Just to put this in perspective, the homicide rate for South Sudan is 13.9, Afghanistan is 6.5, Iraq is 8 and the United States is 4.7. South and Central American countries are much higher up this dubious roster, but no one comes close to the Honduras. All the inmates currently being held at the Karnes County center are from that country. And every one of those women and children was desperate enough to risk being trafficked, raped, murdered and kidnapped in the course of a perilous journey across Central America and Mexico, to make it to the United States — for them, the land of the free and the hope of the brave.
What they found here though, wasn’t quite as expected. Perhaps they believed the tales of horror from their countries would precede them and immediately open doors. Perhaps it was the idea of a magical American dream that distanced them from reality. But even as hundreds of women and children crossed illegally into U.S. territory, they suddenly found themselves detained and moved to centers around the country.
For Margarita and the others who have been “bonded out” with her, there now begins a process, with the help of civil rights groups, of trying to get a court date to make a case for political asylum. But thousands of others remain within these centers, even as a furious debate rages outside over their presence here. The Department of Homeland Security thinks them a “national security risk” against the backdrop of various terror threats. An attorney for the DHS says that to allow them to remain in this country would encourage “human trafficking.” And a number of American taxpayers are unwilling to bear the cost of their migration.

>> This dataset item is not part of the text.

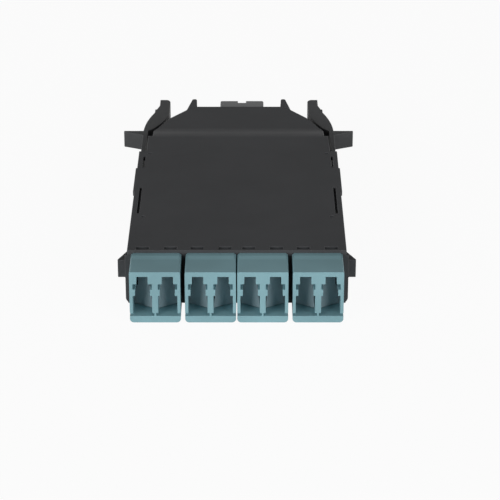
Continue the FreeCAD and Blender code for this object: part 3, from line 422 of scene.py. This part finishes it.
class NodeTree:
    """A Geometry Nodes tree with named inputs, built one node at a time."""

    def __init__(self, name, inputs):
        self.tree = bpy.data.node_groups.new(name, "GeometryNodeTree")
        self.tree.interface.new_socket("Geometry", in_out="INPUT", socket_type="NodeSocketGeometry")
        for label, kind in inputs.items():
            self.tree.interface.new_socket(label, in_out="INPUT", socket_type=kind)
        self.tree.interface.new_socket("Geometry", in_out="OUTPUT", socket_type="NodeSocketGeometry")
        self.given = self.tree.nodes.new("NodeGroupInput").outputs
        self.result = self.tree.nodes.new("NodeGroupOutput").inputs[0]

    def node(self, kind, inputs, settings=(), output=0):
        """Adds a node: its settings, then the values or links of its sockets; gives one output."""
        made = self.tree.nodes.new(kind)
        for name, value in dict(settings).items():
            setattr(made, name, value)
        for name, value in inputs.items():
            for link in value if isinstance(value, list) else [value]:
                if isinstance(link, bpy.types.NodeSocket):
                    self.tree.links.new(link, made.inputs[name])
                else:
                    made.inputs[name].default_value = link
        return made.outputs[output]

    def math(self, operation, first, second):
        return self.node("ShaderNodeMath", {0: first, 1: second}, {"operation": operation})

    def pair(self, reach):
        """Two points, at minus and plus the reach along X."""
        start = self.node("ShaderNodeCombineXYZ", {"X": self.math("MULTIPLY", reach, -1.0)})
        step = self.node("ShaderNodeCombineXYZ", {"X": self.math("MULTIPLY", reach, 2.0)})
        return self.node("GeometryNodeMeshLine", {"Count": 2, "Start Location": start, "Offset": step})

    def finish(self, shape, material):
        """Ends the tree: instances made real, smooth faces and the material."""
        real = self.node("GeometryNodeRealizeInstances", {"Geometry": shape})
        smooth = self.node("GeometryNodeSetShadeSmooth", {"Geometry": real})
        dressed = self.node("GeometryNodeSetMaterial", {"Geometry": smooth, "Material": material})
        self.tree.links.new(dressed, self.result)
        return self.tree


def port_places(nodes):
    """A point at each of the eight ports: four adapters, two ports to each."""
    given = nodes.given
    centres = [nodes.pair(given["Outer Adapter"]), nodes.pair(given["Inner Adapter"])]
    joined = nodes.node("GeometryNodeJoinGeometry", {"Geometry": centres})
    half_pitch = nodes.math("MULTIPLY", given["Port Pitch"], 0.5)
    ports = {"Points": joined, "Instance": nodes.pair(half_pitch)}
    placed = nodes.node("GeometryNodeInstanceOnPoints", ports)
    return nodes.node("GeometryNodeRealizeInstances", {"Geometry": placed})


PORT_SIZES = {"Outer Adapter": OUTER_ADAPTER_X, "Inner Adapter": INNER_ADAPTER_X, "Port Pitch": PORT_PITCH}
SLEEVE_SIZES = dict(PORT_SIZES, **{
    "Radius": SLEEVE_RADIUS, "Wall": SLEEVE_WALL, "Length": SLEEVE_LENGTH, "Slit": SLEEVE_SLIT,
    "Depth": SLEEVE_Y, "Axis": SLEEVE_Z,
})


def port_row_tree(name, material):
    """Sets the incoming piece, drawn about X = 0, behind each port."""
    nodes = NodeTree(name, {label: "NodeSocketFloat" for label in PORT_SIZES})
    inputs = {"Points": port_places(nodes), "Instance": nodes.given["Geometry"]}
    row = nodes.node("GeometryNodeInstanceOnPoints", inputs)
    return nodes.finish(row, material)


def sleeve_row_tree(name, material):
    """Sets a slit tube behind each port: a small rounded section led round an open arc."""
    nodes = NodeTree(name, {label: "NodeSocketFloat" for label in SLEEVE_SIZES})
    given = nodes.given
    slit_angle = nodes.math("DIVIDE", given["Slit"], given["Radius"])
    sweep = nodes.math("SUBTRACT", 2 * math.pi, slit_angle)
    start = nodes.math("MULTIPLY", slit_angle, 0.5)
    bend = {"Resolution": 48, "Radius": given["Radius"], "Start Angle": start, "Sweep Angle": sweep}
    arc = nodes.node("GeometryNodeCurveArc", bend, {"mode": "RADIUS"})
    blank = {"Width": given["Wall"], "Height": given["Length"]}
    section = nodes.node("GeometryNodeCurvePrimitiveQuadrilateral", blank, {"mode": "RECTANGLE"})
    edge = nodes.math("MULTIPLY", given["Wall"], 0.3)
    rounding = {"Curve": section, "Count": 2, "Radius": edge, "Limit Radius": True}
    soft = nodes.node("GeometryNodeFilletCurve", rounding, {"mode": "POLY"})
    swept = {"Curve": arc, "Profile Curve": soft, "Fill Caps": True}
    tube = nodes.node("GeometryNodeCurveToMesh", swept)
    place = nodes.node("ShaderNodeCombineXYZ", {"Y": given["Depth"], "Z": given["Axis"]})
    turned = {"Geometry": tube, "Translation": place, "Rotation": SLEEVE_TURN}
    placed = nodes.node("GeometryNodeTransform", turned)
    row = nodes.node("GeometryNodeInstanceOnPoints", {"Points": port_places(nodes), "Instance": placed})
    return nodes.finish(row, material)


def wire_tree(name, material):
    """A round wire with closed ends along the incoming path."""
    nodes = NodeTree(name, {"Wire Radius": "NodeSocketFloat", "Sides": "NodeSocketInt"})
    ring = {"Resolution": nodes.given["Sides"], "Radius": nodes.given["Wire Radius"]}
    circle = nodes.node("GeometryNodeCurvePrimitiveCircle", ring)
    swept = {"Curve": nodes.given["Geometry"], "Profile Curve": circle, "Fill Caps": True}
    return nodes.finish(nodes.node("GeometryNodeCurveToMesh", swept), material)


def grown(name, data, tree, sizes):
    """An object whose Geometry Nodes result has become its plain mesh."""
    piece = as_piece(name, data)
    modifier = piece.modifiers.new(tree.name, "NODES")
    modifier.node_group = tree
    for item in tree.interface.items_tree:
        if item.in_out == "INPUT" and item.name in sizes:
            modifier[item.identifier] = sizes[item.name]
    evaluated = piece.evaluated_get(bpy.context.evaluated_depsgraph_get())
    mesh = bpy.data.meshes.new_from_object(evaluated)
    mesh.name = name
    bpy.data.objects.remove(piece)
    return evened(as_piece(name, mesh))


def at_each_port(kind):
    """The CAD nodes of one kind, one for each port."""
    return [f"{kind}_{number}" for number in PORTS]


def port_row(kind, name, radius):
    """Eight like pieces behind the ports, from the first one's solid with its edges rounded."""
    nodes = at_each_port(kind)
    bm = merged_copy(nodes[0])
    round_edges(bm, radius)
    to_middle = OUTER_ADAPTER_X + PORT_PITCH / 2
    bmesh.ops.translate(bm, verts=bm.verts, vec=(to_middle, 0, 0))
    finish = SLOT_OF[nodes[0]]
    tree = port_row_tree(name + "_places", FINISHES[finish])
    declare(grown(name, as_mesh(bm, name, finish), tree, PORT_SIZES), nodes)


port_row("plug_body", "port_plugs", 0.05 * MM)
port_row("plug_ferrule", "port_ferrules", 0.03 * MM)

sleeve_tree = sleeve_row_tree("sleeve_places", FINISHES["ceramic_white"])
sleeves = grown("port_sleeves", bpy.data.meshes.new("blank"), sleeve_tree, SLEEVE_SIZES)
declare(sleeves, at_each_port("split_sleeve"))


def spring_path(name, side):
    """The spring wire's centre line: its tail, its coil and its arm; side is +1 on the right."""
    turns = COIL_TURNS + (COIL_END - COIL_START) / 360
    height = turns * COIL_PITCH
    low = SPRING_MIDDLE_Z - height / 2
    steps = round(turns * 360 / COIL_STEP)
    points = [(TAIL_X, PIVOT_Y + TAIL_RUN, low)]
    for step in range(steps + 1):
        share = step / steps
        turn = math.radians(COIL_START + share * turns * 360)
        across = COIL_RADIUS * math.cos(turn)
        along = COIL_RADIUS * math.sin(turn)
        points.append((PIVOT_X + across, PIVOT_Y + along, low + share * height))
    points.append((ARM_X, PIVOT_Y + ARM_BEND, low + height))
    points.append((ARM_X, PIVOT_Y + ARM_RUN, low + height))
    path = bpy.data.curves.new(name, "CURVE")
    path.dimensions = "3D"
    spline = path.splines.new("NURBS")
    spline.points.add(len(points) - 1)
    for point, (x, y, z) in zip(spline.points, points):
        point.co = (side * x, y, z, 1)
    spline.order_u = 3
    spline.use_endpoint_u = True
    spline.resolution_u = 3
    return path


wire = wire_tree("spring_wire", FINISHES["spring_steel"])
for hand, side in (("left", -1), ("right", 1)):
    name = f"{hand}_spring"
    piece = grown(name, spring_path(name, side), wire, {"Wire Radius": WIRE_RADIUS, "Sides": WIRE_SIDES})
    declare(piece, [f"lever_spring_{hand}"])


# CAD nodes whose shape is right take a better material
for node in at_each_port("fibre") + ["round_cable", "guide_pins", "pivot_pins", "plug_boot"]:
    for slot in frame["nodes"][node].material_slots:
        slot.material = FINISHES[SLOT_OF[node]]


# Stage, light and camera: strengths are shares of white, lamps in watts, places in metres

FLOOR_REACH = 2.5
FLOOR_GLOW = 0.94
SKY_SEEN = 0.88
SKY_LESS_IN_GLOSS = 0.68
SKY_LIGHT = 0.12
LAMP_AIM = (0, 0, 0)
LAMPS = (
    ("left_key", (-0.68, -0.81, 0.3), (0.6, 0.6), 6.5),
    ("right_key", (0.68, -0.81, 0.3), (0.6, 0.6), 4.9),
    ("left_fill", (-0.9, 0.6, 0.25), (0.6, 0.6), 1.2),
    ("right_fill", (0.9, 0.6, 0.25), (0.6, 0.6), 1.2),
    ("low_strip", (0, 0.9, 0.1), (1.2, 0.15), 0.42),
)
CAMERA_PLACE = (0.0033, -0.52846, 0.23756)
CAMERA_TILT = 65
CAMERA_LENS = 152.09


def seen_directly(start):
    """1 for rays from the camera, or by way of a mirror or clear piece; 0 for diffuse light."""
    rays = (CAMERA_RAY, GLOSSY_RAY, TRANSMISSION_RAY)
    camera, glossy, clear = (start.node("ShaderNodeLightPath", {}, {}, ray) for ray in rays)
    return start.math("MAXIMUM", start.math("MAXIMUM", camera, glossy), clear)


def white_floor():
    """A pale floor that the camera sees as white, with the part's shadow on it."""
    material, shader, start = new_material("pale_floor")
    coords = object_coords(start)
    tone = mix(noise(start, coords, 4.0), srgb(240, 240, 240), srgb(246, 246, 246))
    start.tree.links.new(tone.socket, shader.inputs["Base Color"])
    shader.inputs["Roughness"].default_value = 0.9
    glow = start.node("ShaderNodeEmission", {}, {"Color": (1, 1, 1, 1), "Strength": 1.0})
    seen = seen_directly(start) * FLOOR_GLOW
    plain = Signal(start.tree, shader.outputs[0])
    mixed = start.node("ShaderNodeMixShader", {}, {0: seen, 1: plain, 2: glow})
    output = start.tree.nodes["Material Output"]
    start.tree.links.new(mixed.socket, output.inputs["Surface"])
    return material


floor_mesh = bpy.data.meshes.new("floor")
corners = [(FLOOR_REACH * x, FLOOR_REACH * y, 0) for x, y in ((-1, -1), (1, -1), (1, 1), (-1, 1))]
floor_mesh.from_pydata(corners, [], [(0, 1, 2, 3)])
floor_mesh.materials.append(white_floor())
floor = as_piece("floor", floor_mesh)

world = bpy.data.worlds.new("studio")
bpy.context.scene.world = world
world.use_nodes = True
sky = Signal(world.node_tree)
background = world.node_tree.nodes["Background"]
background.inputs["Color"].default_value = (1, 1, 1, 1)
glossy = sky.node("ShaderNodeLightPath", {}, {}, GLOSSY_RAY)
strength = seen_directly(sky) * SKY_SEEN - glossy * SKY_LESS_IN_GLOSS + SKY_LIGHT
world.node_tree.links.new(strength.socket, background.inputs["Strength"])


def softbox(name, place, size, energy):
    """An area light, its width and height given, that faces the part."""
    data = bpy.data.lights.new(name, "AREA")
    data.shape = "RECTANGLE"
    data.size, data.size_y = size
    data.energy = energy
    lamp = bpy.data.objects.new(name, data)
    lamp.location = place
    lamp.rotation_euler = (Vector(LAMP_AIM) - Vector(place)).to_track_quat("-Z", "Y").to_euler()
    bpy.context.collection.objects.link(lamp)


for lamp_row in LAMPS:
    softbox(*lamp_row)

camera_data = bpy.data.cameras.new("camera")
camera_data.lens = CAMERA_LENS
camera_data.sensor_width = 36.0
camera_data.clip_start = 0.01
camera = bpy.data.objects.new("camera", camera_data)
camera.location = CAMERA_PLACE
camera.rotation_euler = (math.radians(CAMERA_TILT), 0, 0)
bpy.context.collection.objects.link(camera)
bpy.context.scene.camera = camera
bpy.context.scene.view_settings.view_transform = "Standard"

For the moment though, these women and children are here, and are holding on to the hope offered by the efforts of groups like RAICES, which is working towards bonding out several families with the help of anonymous donors. Before Tuesday, only two families had made it out, but for those fighting a difficult battle, every one of those happy faces counts as a victory.
Sister Patricia Connolly, who works with the international group, Daughters of Charity, posted their bond Tuesday morning, with three checks in hand.
“The arrival of all these women and children, we needed to respond," she says from outside the DHS’s office in northeast San Antonio.
Ryan has spent hours working with judges, arguing Constitutional points and pulling case law to secure the detainees' release. “This is what we’re facing as attorneys and this is what these poor women and children, literally fleeing for their lives, are facing here in the United States, a place they thought they were coming to receive protection. Instead, they’re having to pay bonds,” he says.
Ryan adds that — strangely, perhaps, given the national security logic — men in the same situation are not put through the same process or protocol, as the women and their children. He says men do not even have to post bail, unlike the women, who are given "no bond."
The high bond prices aren’t the immigrants' only worry. The bright Texas sun will soon fade, and they will be dropped off at the local bus station, to make their own way from there. It's no place for a woman and a child at night, says Ryan. “Even when people do get out of the immigration detention system, they go from the frying pan into the fire, because they are released into the world with really no services and no (official) support," he says.
But that’s when outfits like the Welcome Home Network, made up of faith-based organizations, step in, and provide resources to get them started. Meanwhile, the bonds, even though paid, will be appealed. If they win, Ryan says, the money will be put back to help have others released.
This fight, and the complex debate around it, will go on in the midst of real human stories. Stories of mothers like Margarita, who stake their lives, and that of their children’s, on this — the hope that one day, there will be a future. “We’re going to California to live with a friend,” she says with a final smile.